Second, given the array of options available to users, the Government is liable to look idiotic when arbitrarily choosing how and what content to censor. One needs to look no further than February’s Comedy Central ban for evidence of this; viewers could have easily elected to watch hardcore pornography while being denied the chance to watch the silly antics on Popcorn TV. And though the word ‘beef’ is censored from television subtitles here, a devout Hindu could easily be faced with advertisements for quarter-pound hamburgers on US-hosted websites.
There is another explanation for why people are not alarmed by India’s growing problem with censorship, one that bothers me much more than the idea of an internal intellectual debate: apathy. It may well be that the average Indian citizen is entirely indifferent to such news and does not sense the danger in it. In June this year, a poll conducted by Pew Research Center revealed that over half of Americans approve of the National Security Agency (NSA), even after an article in The Guardian reported that the organisation had been engaged in large-scale data-mining operation involving the emails and text messages of common citizens. The poll may well have been something of an outlier, especially given the fact that other polls by different organisations conducted around that time demonstrated somewhat stronger concerns about domestic spying. Still, the Pew poll was indicative that a surprisingly large number of American citizens do not actually care what Edward Snowden, the former NSA employee who leaked that controversial information, had to say, presumably as long as they are safe.

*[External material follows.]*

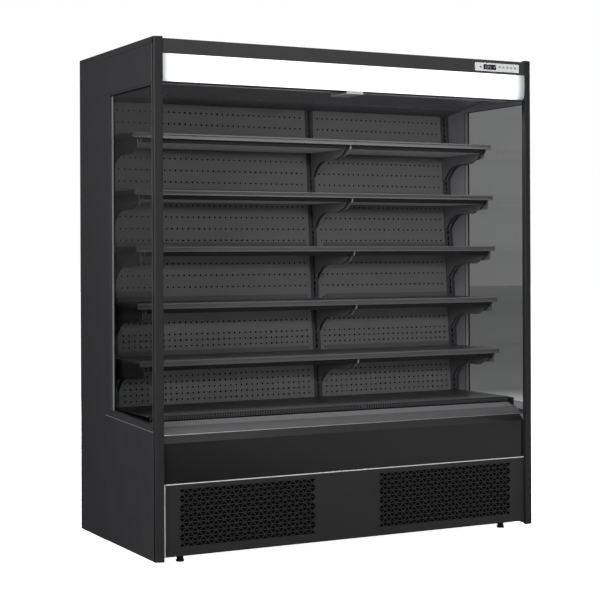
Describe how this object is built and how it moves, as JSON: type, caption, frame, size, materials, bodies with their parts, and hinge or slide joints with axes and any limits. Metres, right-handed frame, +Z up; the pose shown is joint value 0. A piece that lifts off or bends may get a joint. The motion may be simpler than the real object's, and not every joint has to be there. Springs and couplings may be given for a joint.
{
  "type": "open multideck display fridge",
  "caption": "Open-front refrigerated display cabinet with lift-off shelves, night blind, side windows, lit canopy, bumper and perforated kick panel.",
  "frame": {"origin": "on the floor, in the middle of the width and of the depth", "axes": "+X to the right seen from the front, +Y to the rear, +Z up"},
  "size_m": [1.74, 0.84, 2],
  "materials": {
    "post_metal": "satin",
    "insulated_panel": "satin",
    "frame_profile": "satin",
    "side_glass": "gloss",
    "shelf_steel": "satin",
    "dark_steel": "satin",
    "gloss_steel": "gloss",
    "control_plastic": "satin",
    "key_plastic": "satin",
    "opal_plastic": "satin",
    "black_plastic": "matte",
    "light_plastic": "satin",
    "blind_fabric": "matte",
    "galvanised": "satin",
    "bumper_rubber": "satin",
    "foot_steel": "satin",
    "compressor_black": "satin",
    "coil_metal": "satin"
  },
  "bodies": {
    "cabinet": {"end_post_left": "post_metal", "end_post_right": "post_metal", "end_frame_left": "insulated_panel", "end_frame_right": "insulated_panel", "end_upper_panel_left": "insulated_panel", "end_upper_panel_right": "insulated_panel", "end_lower_panel_left": "insulated_panel", "end_lower_panel_right": "insulated_panel", "window_frame_left": "frame_profile", "window_frame_right": "frame_profile", "side_glass_left": "side_glass", "side_glass_right": "side_glass", "rear_wall": "insulated_panel", "duct_panel_left": "shelf_steel", "duct_panel_right": "shelf_steel", "shelf_uprights": "shelf_steel", "shelf_brackets": "shelf_steel", "canopy_roof": "insulated_panel", "fascia": "dark_steel", "control_panel": "control_plastic", "light_box": "opal_plastic", "ceiling_panel": "shelf_steel", "blind_cassette": "frame_profile", "base_tub": "insulated_panel", "deck_frame": "galvanised", "front_panel": "gloss_steel", "bumper": "bumper_rubber", "base_frame": "galvanised", "compressor": "compressor_black", "condenser_coil": "coil_metal", "evaporator_coil": "coil_metal", "air_outlet": "black_plastic"},
    "shelf_left_1": {"shelf_left_1": "shelf_steel"},
    "shelf_left_2": {"shelf_left_2": "shelf_steel"},
    "shelf_left_3": {"shelf_left_3": "shelf_steel"},
    "shelf_left_4": {"shelf_left_4": "shelf_steel"},
    "shelf_left_5": {"shelf_left_5": "shelf_steel"},
    "deck_pan_left": {"deck_pan_left": "shelf_steel"},
    "shelf_right_1": {"shelf_right_1": "shelf_steel"},
    "shelf_right_2": {"shelf_right_2": "shelf_steel"},
    "shelf_right_3": {"shelf_right_3": "shelf_steel"},
    "shelf_right_4": {"shelf_right_4": "shelf_steel"},
    "shelf_right_5": {"shelf_right_5": "shelf_steel"},
    "deck_pan_right": {"deck_pan_right": "shelf_steel"},
    "return_grille": {"return_grille": "shelf_steel"},
    "kick_panel": {"kick_panel": "dark_steel"},
    "control_key_1": {"control_key_1": "key_plastic"},
    "control_key_2": {"control_key_2": "key_plastic"},
    "control_key_3": {"control_key_3": "key_plastic"},
    "control_key_4": {"control_key_4": "key_plastic"},
    "control_key_5": {"control_key_5": "key_plastic"},
    "blind_bar": {"blind_bar": "light_plastic", "blind_curtain": "blind_fabric"},
    "blind_roller": {"blind_roller": "frame_profile"},
    "foot_front_left": {"foot_front_left": "foot_steel"},
    "foot_front_right": {"foot_front_right": "foot_steel"},
    "foot_rear_left": {"foot_rear_left": "foot_steel"},
    "foot_rear_right": {"foot_rear_right": "foot_steel"},
    "condenser_fan": {"condenser_fan": "black_plastic"},
    "evaporator_fan": {"evaporator_fan": "black_plastic"}
  },
  "joints": [
    {"name": "shelf_left_1_lift", "type": "slide", "parent": "cabinet", "child": "shelf_left_1", "axis": [0, 0, 1], "range_m": [0, 0.03]},
    {"name": "shelf_left_2_lift", "type": "slide", "parent": "cabinet", "child": "shelf_left_2", "axis": [0, 0, 1], "range_m": [0, 0.03]},
    {"name": "shelf_left_3_lift", "type": "slide", "parent": "cabinet", "child": "shelf_left_3", "axis": [0, 0, 1], "range_m": [0, 0.03]},
    {"name": "shelf_left_4_lift", "type": "slide", "parent": "cabinet", "child": "shelf_left_4", "axis": [0, 0, 1], "range_m": [0, 0.03]},
    {"name": "shelf_left_5_lift", "type": "slide", "parent": "cabinet", "child": "shelf_left_5", "axis": [0, 0, 1], "range_m": [0, 0.03]},
    {"name": "deck_pan_left_lift", "type": "slide", "parent": "cabinet", "child": "deck_pan_left", "axis": [0, 0, 1], "range_m": [0, 0.03]},
    {"name": "shelf_right_1_lift", "type": "slide", "parent": "cabinet", "child": "shelf_right_1", "axis": [0, 0, 1], "range_m": [0, 0.03]},
    {"name": "shelf_right_2_lift", "type": "slide", "parent": "cabinet", "child": "shelf_right_2", "axis": [0, 0, 1], "range_m": [0, 0.03]},
    {"name": "shelf_right_3_lift", "type": "slide", "parent": "cabinet", "child": "shelf_right_3", "axis": [0, 0, 1], "range_m": [0, 0.03]},
    {"name": "shelf_right_4_lift", "type": "slide", "parent": "cabinet", "child": "shelf_right_4", "axis": [0, 0, 1], "range_m": [0, 0.03]},
    {"name": "shelf_right_5_lift", "type": "slide", "parent": "cabinet", "child": "shelf_right_5", "axis": [0, 0, 1], "range_m": [0, 0.03]},
    {"name": "deck_pan_right_lift", "type": "slide", "parent": "cabinet", "child": "deck_pan_right", "axis": [0, 0, 1], "range_m": [0, 0.03]},
    {"name": "return_grille_lift", "type": "slide", "parent": "cabinet", "child": "return_grille", "axis": [0, 0, 1], "range_m": [0, 0.03]},
    {"name": "kick_panel_pull", "type": "slide", "parent": "cabinet", "child": "kick_panel", "axis": [0, -1, 0], "range_m": [0, 0.05]},
    {"name": "control_key_1_press", "type": "slide", "parent": "cabinet", "child": "control_key_1", "axis": [0, 1, 0], "range_m": [0, 0.001], "stiffness_N_per_m": 400, "springref_m": -0.001},
    {"name": "control_key_2_press", "type": "slide", "parent": "cabinet", "child": "control_key_2", "axis": [0, 1, 0], "range_m": [0, 0.001], "stiffness_N_per_m": 400, "springref_m": -0.001},
    {"name": "control_key_3_press", "type": "slide", "parent": "cabinet", "child": "control_key_3", "axis": [0, 1, 0], "range_m": [0, 0.001], "stiffness_N_per_m": 400, "springref_m": -0.001},
    {"name": "control_key_4_press", "type": "slide", "parent": "cabinet", "child": "control_key_4", "axis": [0, 1, 0], "range_m": [0, 0.001], "stiffness_N_per_m": 400, "springref_m": -0.001},
    {"name": "control_key_5_press", "type": "slide", "parent": "cabinet", "child": "control_key_5", "axis": [0, 1, 0], "range_m": [0, 0.001], "stiffness_N_per_m": 400, "springref_m": -0.001},
    {"name": "blind_pull", "type": "slide", "parent": "cabinet", "child": "blind_bar", "axis": [0, 0, -1], "range_m": [0, 1.25], "stiffness_N_per_m": 12, "springref_m": -1, "deforming": ["blind_curtain"]},
    {"name": "blind_roll", "type": "hinge", "parent": "cabinet", "child": "blind_roller", "pos_m": [0, -0.3074, 1.893], "axis": [-1, 0, 0], "continuous": true},
    {"name": "foot_front_left_turn", "type": "hinge", "parent": "cabinet", "child": "foot_front_left", "pos_m": [-0.745, -0.3537, 0.03], "axis": [0, 0, 1], "continuous": true},
    {"name": "foot_front_right_turn", "type": "hinge", "parent": "cabinet", "child": "foot_front_right", "pos_m": [0.745, -0.3537, 0.03], "axis": [0, 0, 1], "continuous": true},
    {"name": "foot_rear_left_turn", "type": "hinge", "parent": "cabinet", "child": "foot_rear_left", "pos_m": [-0.745, 0.4037, 0.03], "axis": [0, 0, 1], "continuous": true},
    {"name": "foot_rear_right_turn", "type": "hinge", "parent": "cabinet", "child": "foot_rear_right", "pos_m": [0.745, 0.4037, 0.03], "axis": [0, 0, 1], "continuous": true},
    {"name": "condenser_fan_spin", "type": "hinge", "parent": "cabinet", "child": "condenser_fan", "pos_m": [-0.47, -0.173, 0.1918], "axis": [0, 1, 0], "continuous": true},
    {"name": "evaporator_fan_spin", "type": "hinge", "parent": "cabinet", "child": "evaporator_fan", "pos_m": [-0.36, -0.107, 0.466], "axis": [0, 1, 0], "continuous": true}
  ],
  "couplings": [
    {"joint": "blind_roll", "follows": "blind_pull", "rad_per_m": 45.455}
  ]
}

It would not be surprising if a similar poll were to reveal Indians as equally unmoved by interference with their lives online. Given the scale of corruption in India, from local authorities to the highest reaches of government, can anyone be blamed for ignoring yet another reason to mistrust authorities? Unfortunately, the stakes are too high for such complacency.
It is easy to forget that the internet is still in its infancy. The longer it lives, the more deeply it becomes interwoven with the health, wealth and safety of its users. It was only a decade ago that banking was conducted only at bank branches, and video conferencing was only seen in movies like Back to the Future II. We cannot know how much more of our private and public lives will be on the internet in another ten years. By applying India’s often-frivolous censorship standards of television and cinema to the web, the country’s current leadership may be opening the door for future generations of politicians to exploit these precedents in ways we cannot yet imagine.

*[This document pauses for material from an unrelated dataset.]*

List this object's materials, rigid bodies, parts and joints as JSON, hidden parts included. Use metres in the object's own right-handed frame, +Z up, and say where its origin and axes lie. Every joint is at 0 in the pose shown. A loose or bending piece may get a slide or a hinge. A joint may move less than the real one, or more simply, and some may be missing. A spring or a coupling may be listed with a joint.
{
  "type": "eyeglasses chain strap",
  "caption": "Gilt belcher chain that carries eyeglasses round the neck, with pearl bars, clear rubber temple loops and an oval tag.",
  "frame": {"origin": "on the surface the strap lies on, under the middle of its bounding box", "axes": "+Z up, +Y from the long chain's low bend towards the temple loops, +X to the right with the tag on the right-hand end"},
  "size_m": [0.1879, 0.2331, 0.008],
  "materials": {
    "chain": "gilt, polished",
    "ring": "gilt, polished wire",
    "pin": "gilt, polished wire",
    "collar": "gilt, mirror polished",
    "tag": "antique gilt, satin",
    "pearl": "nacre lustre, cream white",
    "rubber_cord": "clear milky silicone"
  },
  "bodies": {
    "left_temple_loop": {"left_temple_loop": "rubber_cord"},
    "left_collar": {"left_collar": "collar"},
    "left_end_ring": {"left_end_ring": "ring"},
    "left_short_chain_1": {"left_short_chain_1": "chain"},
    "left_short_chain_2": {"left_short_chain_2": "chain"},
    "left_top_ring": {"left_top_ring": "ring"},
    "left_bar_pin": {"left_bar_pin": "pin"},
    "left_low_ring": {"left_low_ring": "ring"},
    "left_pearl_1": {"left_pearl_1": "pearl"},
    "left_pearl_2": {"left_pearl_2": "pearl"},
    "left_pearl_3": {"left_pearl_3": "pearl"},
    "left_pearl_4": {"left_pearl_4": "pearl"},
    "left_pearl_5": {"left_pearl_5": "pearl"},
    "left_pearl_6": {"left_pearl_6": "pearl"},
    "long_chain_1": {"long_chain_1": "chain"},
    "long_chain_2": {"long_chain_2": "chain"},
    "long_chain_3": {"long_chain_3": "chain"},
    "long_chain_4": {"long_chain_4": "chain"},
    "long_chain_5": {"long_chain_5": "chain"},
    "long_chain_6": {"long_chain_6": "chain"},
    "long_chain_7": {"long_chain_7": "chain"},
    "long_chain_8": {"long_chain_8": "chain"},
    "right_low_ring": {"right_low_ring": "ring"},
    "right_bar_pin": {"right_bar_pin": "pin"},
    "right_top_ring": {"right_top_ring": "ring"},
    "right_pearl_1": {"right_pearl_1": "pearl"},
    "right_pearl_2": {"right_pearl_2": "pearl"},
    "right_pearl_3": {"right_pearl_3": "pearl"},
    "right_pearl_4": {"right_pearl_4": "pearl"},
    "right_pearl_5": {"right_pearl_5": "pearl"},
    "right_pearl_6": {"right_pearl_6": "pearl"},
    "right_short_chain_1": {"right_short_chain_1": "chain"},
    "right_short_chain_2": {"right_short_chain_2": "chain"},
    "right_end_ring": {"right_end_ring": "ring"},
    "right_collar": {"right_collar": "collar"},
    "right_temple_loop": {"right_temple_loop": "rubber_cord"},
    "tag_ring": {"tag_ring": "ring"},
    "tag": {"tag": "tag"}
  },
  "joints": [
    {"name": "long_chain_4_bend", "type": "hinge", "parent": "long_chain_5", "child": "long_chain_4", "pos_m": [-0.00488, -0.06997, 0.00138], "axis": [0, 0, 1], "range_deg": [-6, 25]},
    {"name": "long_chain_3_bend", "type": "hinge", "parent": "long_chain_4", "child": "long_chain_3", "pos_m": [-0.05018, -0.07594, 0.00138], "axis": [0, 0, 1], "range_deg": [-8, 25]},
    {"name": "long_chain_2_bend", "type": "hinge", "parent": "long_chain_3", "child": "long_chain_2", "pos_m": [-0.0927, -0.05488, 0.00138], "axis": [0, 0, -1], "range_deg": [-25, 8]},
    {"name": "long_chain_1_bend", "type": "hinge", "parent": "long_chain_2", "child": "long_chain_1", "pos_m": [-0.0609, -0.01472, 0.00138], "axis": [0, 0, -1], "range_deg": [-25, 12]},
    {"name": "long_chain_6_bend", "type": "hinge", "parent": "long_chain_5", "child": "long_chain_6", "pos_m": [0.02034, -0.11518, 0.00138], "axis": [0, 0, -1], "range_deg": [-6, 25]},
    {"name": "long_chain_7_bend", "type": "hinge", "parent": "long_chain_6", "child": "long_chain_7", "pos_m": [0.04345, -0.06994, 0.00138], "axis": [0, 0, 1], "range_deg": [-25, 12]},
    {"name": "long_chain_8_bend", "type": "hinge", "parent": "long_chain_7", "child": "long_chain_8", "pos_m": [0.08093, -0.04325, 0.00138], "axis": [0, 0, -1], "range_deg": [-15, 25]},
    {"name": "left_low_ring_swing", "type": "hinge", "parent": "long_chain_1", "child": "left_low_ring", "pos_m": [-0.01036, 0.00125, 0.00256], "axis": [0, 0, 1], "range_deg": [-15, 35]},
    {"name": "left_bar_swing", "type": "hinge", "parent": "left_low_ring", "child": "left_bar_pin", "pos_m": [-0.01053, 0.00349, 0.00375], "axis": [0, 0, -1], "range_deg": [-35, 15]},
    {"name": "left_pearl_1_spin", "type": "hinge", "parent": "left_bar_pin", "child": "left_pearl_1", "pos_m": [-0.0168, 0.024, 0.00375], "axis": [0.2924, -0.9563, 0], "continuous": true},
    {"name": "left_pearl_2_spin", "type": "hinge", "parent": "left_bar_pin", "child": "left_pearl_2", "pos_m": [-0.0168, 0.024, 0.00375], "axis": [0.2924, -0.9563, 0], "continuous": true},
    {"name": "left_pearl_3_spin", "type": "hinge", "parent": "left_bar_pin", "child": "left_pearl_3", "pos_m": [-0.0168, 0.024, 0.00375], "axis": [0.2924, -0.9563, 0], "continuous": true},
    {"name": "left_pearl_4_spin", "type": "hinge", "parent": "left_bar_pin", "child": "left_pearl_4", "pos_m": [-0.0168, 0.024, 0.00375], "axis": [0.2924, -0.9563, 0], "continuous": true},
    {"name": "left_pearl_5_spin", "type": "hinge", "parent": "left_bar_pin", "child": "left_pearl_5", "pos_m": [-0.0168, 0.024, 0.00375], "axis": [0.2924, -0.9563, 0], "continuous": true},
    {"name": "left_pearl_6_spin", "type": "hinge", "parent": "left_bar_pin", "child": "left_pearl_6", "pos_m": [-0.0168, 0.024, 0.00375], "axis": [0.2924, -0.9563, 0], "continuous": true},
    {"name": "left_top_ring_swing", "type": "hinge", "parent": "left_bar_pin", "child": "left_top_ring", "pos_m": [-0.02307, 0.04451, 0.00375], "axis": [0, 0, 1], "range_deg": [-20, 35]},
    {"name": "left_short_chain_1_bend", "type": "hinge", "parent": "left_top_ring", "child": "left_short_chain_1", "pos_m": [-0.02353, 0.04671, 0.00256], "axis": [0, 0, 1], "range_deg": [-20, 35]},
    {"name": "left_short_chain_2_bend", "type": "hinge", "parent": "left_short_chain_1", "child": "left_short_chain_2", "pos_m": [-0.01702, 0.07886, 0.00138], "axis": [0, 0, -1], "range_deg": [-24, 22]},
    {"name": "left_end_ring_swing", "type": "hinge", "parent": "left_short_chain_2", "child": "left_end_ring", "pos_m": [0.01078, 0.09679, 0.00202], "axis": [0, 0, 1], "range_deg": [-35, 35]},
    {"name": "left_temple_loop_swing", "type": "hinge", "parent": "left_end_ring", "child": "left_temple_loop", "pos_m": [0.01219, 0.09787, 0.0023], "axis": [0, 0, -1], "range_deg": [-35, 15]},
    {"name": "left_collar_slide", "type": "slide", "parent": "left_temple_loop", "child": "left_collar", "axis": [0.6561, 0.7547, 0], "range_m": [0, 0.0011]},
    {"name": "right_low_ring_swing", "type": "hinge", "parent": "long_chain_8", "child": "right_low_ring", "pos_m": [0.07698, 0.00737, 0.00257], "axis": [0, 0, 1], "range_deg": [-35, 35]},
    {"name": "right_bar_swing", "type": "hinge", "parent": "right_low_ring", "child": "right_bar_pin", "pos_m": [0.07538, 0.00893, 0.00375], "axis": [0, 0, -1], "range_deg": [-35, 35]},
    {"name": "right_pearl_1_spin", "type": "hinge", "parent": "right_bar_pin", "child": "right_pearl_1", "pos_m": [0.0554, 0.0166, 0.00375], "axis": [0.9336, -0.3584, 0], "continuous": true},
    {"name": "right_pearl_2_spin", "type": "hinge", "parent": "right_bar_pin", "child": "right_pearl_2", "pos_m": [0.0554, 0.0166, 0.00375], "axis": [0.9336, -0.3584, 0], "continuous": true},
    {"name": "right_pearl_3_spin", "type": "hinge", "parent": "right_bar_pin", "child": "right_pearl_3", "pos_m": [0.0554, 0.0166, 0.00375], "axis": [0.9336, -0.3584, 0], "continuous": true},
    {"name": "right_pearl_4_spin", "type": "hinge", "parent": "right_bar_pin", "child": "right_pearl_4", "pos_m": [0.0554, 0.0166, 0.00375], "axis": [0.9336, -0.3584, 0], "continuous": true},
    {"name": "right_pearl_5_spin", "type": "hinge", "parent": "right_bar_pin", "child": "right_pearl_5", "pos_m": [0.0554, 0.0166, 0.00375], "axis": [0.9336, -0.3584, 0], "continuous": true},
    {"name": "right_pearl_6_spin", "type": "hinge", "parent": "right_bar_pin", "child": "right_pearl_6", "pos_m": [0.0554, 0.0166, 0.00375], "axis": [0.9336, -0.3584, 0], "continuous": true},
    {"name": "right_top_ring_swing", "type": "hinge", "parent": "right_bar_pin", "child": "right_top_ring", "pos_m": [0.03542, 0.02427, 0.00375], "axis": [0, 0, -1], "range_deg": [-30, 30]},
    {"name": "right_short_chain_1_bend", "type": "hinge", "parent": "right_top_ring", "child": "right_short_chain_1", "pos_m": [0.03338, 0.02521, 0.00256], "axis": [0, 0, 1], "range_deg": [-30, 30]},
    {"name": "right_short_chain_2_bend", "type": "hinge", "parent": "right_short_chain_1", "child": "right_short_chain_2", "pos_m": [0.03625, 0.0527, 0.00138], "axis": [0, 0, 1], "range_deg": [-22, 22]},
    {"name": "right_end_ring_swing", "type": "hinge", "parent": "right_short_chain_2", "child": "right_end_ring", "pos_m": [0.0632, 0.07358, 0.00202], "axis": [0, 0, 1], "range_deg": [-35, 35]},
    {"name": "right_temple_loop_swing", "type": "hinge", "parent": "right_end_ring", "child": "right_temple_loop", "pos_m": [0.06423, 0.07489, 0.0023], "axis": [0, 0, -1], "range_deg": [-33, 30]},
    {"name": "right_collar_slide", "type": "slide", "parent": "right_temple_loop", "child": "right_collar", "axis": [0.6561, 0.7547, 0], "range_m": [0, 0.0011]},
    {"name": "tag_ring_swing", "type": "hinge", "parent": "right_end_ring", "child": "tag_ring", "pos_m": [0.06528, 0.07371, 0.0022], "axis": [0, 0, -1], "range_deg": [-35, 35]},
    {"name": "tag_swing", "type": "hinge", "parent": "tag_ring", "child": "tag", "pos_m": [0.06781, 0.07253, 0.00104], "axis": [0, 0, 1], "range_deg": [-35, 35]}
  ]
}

A gif-strewn listicle on Buzzfeed.com published on 26 September—‘15 Of The Most Ridiculous English Words Censored On Indian Television’—put on the web what has long been barroom conversation in this country. The list is based on a series of tweets in which users pointed out absurd replacements in the subtitles for English shows and movies for ‘censored’ words they could plainly hear. In one instance, the allegedly inflammatory word ‘sex’ was replaced with the presumably non-inflammatory word ‘gender’, resulting in Mila Kunis’ character in the 2011 sex-comedy Friends with Benefits delivering the delightfully bizarre line: “No relationships. No emotions. Just gender.”
Buzzfeed is hardly known for pushing the envelope, which helps demonstrate just how universal this type of humour really is. People find Indian censorship funny. And there are some understandable reasons for that. But as censorship on the web continues quietly to become a large-scale problem in this country, it may be the State that has the last laugh. If so, it will be at the expense of your liberty.